By analyzing competitors' communications, you can find many useful insights: which marketing channels definitely work, how best to use them. You need to look at those who have been on the market for several years and occupy a normal share. This means that they have tried a lot and chosen working tools. This, of course, is not a guide to action on building your own communications strategy, but part of the input. You can also look at weak competitors, find out what they do so as not to repeat their mistakes.

The next step is to analyze the context in which the product exists. It can be cultural, economic, technological.

The technological context is when you look at the development of technologies. For example, I want to make my own application with a camera, it should have artificial intelligence. I will look at the technologies of artificial intelligence development, read articles about how it will develop, how fast, what I can implement now, try to predict how many years I will have a program at most.

Cultural context. For example, you make leather jackets, and the eco-friendly trend is developing in the country. Genuine leather is clearly not eco-friendly, so you need to keep this issue under control. How quickly will this trend catch up with your audience? And therefore, how quickly will they switch to another product? All this in order to predict at what point you need to change something in your product or positioning.

At the intersection of these four blocks: product, audience, competitors and context, lies the golden mean of positioning.

- Okay, we've defined our positioning. What's next?

The positioning strategy is broken down into communication messages.

Nike has a key message: "Just do it!" But if we simply say: "Just do it!", we will be told: "Well, thanks, great!" It turns out to be such useless, unsubstantiated advice from the category "Are you depressed?

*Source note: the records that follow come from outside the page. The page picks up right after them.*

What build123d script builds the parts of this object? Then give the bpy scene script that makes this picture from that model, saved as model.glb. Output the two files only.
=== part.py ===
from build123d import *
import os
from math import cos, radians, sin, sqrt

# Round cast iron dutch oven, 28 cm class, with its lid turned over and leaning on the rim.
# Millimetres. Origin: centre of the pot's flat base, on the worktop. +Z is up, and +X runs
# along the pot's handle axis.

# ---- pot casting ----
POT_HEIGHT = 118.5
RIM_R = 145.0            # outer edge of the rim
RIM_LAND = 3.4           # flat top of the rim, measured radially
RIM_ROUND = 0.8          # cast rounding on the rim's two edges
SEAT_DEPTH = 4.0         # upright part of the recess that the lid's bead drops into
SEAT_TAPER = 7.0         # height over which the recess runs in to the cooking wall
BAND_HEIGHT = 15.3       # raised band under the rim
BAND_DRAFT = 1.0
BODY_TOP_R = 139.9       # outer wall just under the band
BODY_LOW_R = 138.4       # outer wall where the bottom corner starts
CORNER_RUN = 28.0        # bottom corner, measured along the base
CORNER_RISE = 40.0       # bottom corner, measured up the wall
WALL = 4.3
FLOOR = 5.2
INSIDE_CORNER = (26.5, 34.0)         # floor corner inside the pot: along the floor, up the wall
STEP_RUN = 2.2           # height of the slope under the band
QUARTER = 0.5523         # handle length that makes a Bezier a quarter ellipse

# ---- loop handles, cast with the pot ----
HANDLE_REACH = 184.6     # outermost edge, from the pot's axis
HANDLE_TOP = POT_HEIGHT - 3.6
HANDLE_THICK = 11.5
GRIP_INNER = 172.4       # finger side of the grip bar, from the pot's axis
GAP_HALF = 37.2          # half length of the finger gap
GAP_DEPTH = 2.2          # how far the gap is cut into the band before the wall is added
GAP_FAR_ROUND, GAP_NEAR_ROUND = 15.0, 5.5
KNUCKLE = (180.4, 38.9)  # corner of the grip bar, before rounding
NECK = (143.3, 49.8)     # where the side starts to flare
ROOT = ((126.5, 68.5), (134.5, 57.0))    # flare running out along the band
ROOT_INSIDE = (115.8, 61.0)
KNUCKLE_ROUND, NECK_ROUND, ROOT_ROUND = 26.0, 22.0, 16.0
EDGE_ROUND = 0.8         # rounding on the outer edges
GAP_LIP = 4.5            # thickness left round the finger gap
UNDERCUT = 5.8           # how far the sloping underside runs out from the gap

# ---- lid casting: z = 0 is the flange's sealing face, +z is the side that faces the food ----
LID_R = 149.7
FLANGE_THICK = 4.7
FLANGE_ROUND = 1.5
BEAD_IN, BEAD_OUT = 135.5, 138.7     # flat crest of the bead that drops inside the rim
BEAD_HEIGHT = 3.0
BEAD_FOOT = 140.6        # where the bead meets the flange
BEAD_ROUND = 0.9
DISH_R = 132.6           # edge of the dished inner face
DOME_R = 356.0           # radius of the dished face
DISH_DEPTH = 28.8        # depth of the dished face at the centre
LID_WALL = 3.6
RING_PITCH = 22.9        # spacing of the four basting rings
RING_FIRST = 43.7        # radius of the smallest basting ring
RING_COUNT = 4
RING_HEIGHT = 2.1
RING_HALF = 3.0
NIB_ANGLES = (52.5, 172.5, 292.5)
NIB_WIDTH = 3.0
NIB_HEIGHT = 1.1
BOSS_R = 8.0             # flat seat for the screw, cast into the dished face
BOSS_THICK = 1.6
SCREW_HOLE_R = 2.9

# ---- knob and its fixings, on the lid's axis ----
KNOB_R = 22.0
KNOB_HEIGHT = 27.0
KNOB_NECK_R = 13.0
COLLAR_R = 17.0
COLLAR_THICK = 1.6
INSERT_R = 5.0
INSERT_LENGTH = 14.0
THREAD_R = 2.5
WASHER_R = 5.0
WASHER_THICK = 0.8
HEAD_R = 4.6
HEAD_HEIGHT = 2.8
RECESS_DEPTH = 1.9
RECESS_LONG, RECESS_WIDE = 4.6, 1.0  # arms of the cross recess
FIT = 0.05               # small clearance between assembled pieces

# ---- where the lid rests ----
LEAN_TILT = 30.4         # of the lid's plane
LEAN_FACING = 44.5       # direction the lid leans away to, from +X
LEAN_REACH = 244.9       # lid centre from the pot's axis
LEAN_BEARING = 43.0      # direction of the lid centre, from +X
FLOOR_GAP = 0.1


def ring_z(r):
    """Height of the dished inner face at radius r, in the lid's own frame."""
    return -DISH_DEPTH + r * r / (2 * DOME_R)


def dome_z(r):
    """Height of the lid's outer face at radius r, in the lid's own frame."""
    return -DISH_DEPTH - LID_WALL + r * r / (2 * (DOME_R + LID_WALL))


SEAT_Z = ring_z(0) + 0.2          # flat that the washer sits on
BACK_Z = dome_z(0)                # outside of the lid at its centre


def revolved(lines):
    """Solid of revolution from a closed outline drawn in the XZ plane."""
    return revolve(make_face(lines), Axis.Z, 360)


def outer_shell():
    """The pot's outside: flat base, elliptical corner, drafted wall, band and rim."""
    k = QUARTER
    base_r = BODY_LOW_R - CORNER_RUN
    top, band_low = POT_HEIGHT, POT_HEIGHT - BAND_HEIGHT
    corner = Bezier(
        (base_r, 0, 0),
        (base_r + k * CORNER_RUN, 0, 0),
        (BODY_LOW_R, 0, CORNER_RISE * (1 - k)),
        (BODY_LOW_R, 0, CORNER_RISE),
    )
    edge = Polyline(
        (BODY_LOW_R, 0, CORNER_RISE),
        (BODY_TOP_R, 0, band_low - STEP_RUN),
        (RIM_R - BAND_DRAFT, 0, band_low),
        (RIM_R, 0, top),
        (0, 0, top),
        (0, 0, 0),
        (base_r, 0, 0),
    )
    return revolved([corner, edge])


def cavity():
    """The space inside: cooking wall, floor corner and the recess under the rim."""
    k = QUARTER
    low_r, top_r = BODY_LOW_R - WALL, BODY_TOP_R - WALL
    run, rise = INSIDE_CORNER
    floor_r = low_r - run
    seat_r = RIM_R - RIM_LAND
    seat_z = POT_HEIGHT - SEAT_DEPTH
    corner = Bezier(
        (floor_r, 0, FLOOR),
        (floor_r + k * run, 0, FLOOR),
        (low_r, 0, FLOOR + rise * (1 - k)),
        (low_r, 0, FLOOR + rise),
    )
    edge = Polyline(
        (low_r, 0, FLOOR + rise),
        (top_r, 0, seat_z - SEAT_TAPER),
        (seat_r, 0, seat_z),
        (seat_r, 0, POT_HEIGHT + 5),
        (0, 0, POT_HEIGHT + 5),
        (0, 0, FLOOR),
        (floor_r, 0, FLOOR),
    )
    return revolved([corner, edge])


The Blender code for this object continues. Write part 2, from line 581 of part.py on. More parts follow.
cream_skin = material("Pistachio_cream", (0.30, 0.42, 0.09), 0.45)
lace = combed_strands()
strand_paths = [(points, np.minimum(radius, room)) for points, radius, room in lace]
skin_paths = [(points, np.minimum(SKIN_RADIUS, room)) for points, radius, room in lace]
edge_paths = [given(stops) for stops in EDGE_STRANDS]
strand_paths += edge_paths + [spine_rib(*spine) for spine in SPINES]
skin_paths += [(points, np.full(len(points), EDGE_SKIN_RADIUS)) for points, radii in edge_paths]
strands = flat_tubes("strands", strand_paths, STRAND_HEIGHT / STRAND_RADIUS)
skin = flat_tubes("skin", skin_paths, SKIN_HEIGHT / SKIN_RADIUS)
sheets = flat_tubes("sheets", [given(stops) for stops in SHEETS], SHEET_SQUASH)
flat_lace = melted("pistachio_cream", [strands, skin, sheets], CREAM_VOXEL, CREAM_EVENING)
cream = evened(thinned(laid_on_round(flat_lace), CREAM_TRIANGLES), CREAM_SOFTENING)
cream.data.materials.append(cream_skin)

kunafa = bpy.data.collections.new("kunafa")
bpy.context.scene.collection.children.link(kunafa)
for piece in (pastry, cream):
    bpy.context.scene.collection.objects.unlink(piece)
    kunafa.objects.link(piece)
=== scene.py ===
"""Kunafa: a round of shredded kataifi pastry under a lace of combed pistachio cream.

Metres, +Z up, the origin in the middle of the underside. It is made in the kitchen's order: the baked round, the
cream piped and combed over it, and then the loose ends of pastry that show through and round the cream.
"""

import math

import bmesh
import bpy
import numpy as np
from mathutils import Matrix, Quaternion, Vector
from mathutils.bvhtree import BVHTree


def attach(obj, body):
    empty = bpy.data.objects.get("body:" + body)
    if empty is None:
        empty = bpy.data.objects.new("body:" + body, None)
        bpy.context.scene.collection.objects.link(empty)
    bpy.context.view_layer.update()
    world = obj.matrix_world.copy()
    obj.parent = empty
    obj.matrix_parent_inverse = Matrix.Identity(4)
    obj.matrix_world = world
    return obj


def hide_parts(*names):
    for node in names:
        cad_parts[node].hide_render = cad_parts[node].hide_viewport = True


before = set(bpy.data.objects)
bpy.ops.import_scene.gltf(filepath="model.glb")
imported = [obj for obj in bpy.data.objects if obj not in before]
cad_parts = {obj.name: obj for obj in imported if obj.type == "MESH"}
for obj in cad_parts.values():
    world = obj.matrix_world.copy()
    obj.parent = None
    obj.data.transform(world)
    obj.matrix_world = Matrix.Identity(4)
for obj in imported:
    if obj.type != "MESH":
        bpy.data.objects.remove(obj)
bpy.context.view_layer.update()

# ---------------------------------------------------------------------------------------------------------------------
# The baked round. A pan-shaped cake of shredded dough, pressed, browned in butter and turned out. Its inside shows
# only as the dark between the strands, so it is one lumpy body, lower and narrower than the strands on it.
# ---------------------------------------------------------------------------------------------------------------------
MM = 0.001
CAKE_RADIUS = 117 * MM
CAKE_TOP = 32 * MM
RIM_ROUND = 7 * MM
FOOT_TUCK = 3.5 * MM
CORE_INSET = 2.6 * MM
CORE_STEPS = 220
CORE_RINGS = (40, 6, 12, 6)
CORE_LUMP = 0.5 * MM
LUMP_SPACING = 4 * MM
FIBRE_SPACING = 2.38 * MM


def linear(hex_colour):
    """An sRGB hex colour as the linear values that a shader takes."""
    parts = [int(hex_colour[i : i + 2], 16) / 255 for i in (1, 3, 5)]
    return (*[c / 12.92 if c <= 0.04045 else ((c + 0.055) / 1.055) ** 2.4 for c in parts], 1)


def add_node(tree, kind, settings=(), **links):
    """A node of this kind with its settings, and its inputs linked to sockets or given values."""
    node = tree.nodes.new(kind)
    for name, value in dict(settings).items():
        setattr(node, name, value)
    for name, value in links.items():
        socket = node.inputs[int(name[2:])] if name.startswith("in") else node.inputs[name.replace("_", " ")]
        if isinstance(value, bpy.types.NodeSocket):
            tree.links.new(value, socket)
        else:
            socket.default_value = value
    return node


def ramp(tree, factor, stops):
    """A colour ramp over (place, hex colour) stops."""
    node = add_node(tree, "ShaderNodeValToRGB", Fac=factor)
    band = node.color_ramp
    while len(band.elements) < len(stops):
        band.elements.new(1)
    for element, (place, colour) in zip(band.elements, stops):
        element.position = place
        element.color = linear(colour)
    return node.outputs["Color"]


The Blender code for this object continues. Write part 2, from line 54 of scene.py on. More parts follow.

Pull yourself together, go for a run, do yoga." :)

To get your idea across to a person and make them do something, you need to break down the positioning into its components. In order for someone to finally "Just do it!", you need to tell them many times and in different variations, show them proof of why it's cool, situations in which they will see themselves, etc. Then they will believe. It's like a personal dialogue between two people, only on one side is the buyer, and on the other is the brand. One wants to sell or convince something, and the other has objections.

This conversation takes place in various channels, the organization of which is the responsibility of the channel communication strategy. There are all sorts of channel formats, from a video or outdoor advertising to banners on the Internet, leaflets, branding, etc.

Often, businesses think that they build communication somewhere in advertising: through leaflets, in a video, on a website, etc. In fact, they build it everywhere.

Communication is absolutely any touch or interaction of a brand with a potential client.

This includes the website, interior design, if it is, for example, a restaurant, and how the support team responds by phone, if it is some kind of service — that is, absolutely everything. And this communication should be integral, with the same tone and values. Why is this so important? People have become more complex. There is information noise, criticality, social networks have turned every second user into media. Along with the expansion of access to information, people's self-esteem and confidence in their own rightness have grown. We have begun to notice any falsehood, we are no longer so easy to deceive.

The world has changed: people used to be shown beautiful pictures and believed in them. Today people don't want pictures anymore, they want honesty.

— Besides sincerity, what other requirements are there for communication?

It is important to understand that communication does not end with the sale. People's loyalty has decreased significantly, and in order for a brand to maintain relationships with its customers, it needs to continue to invest in them.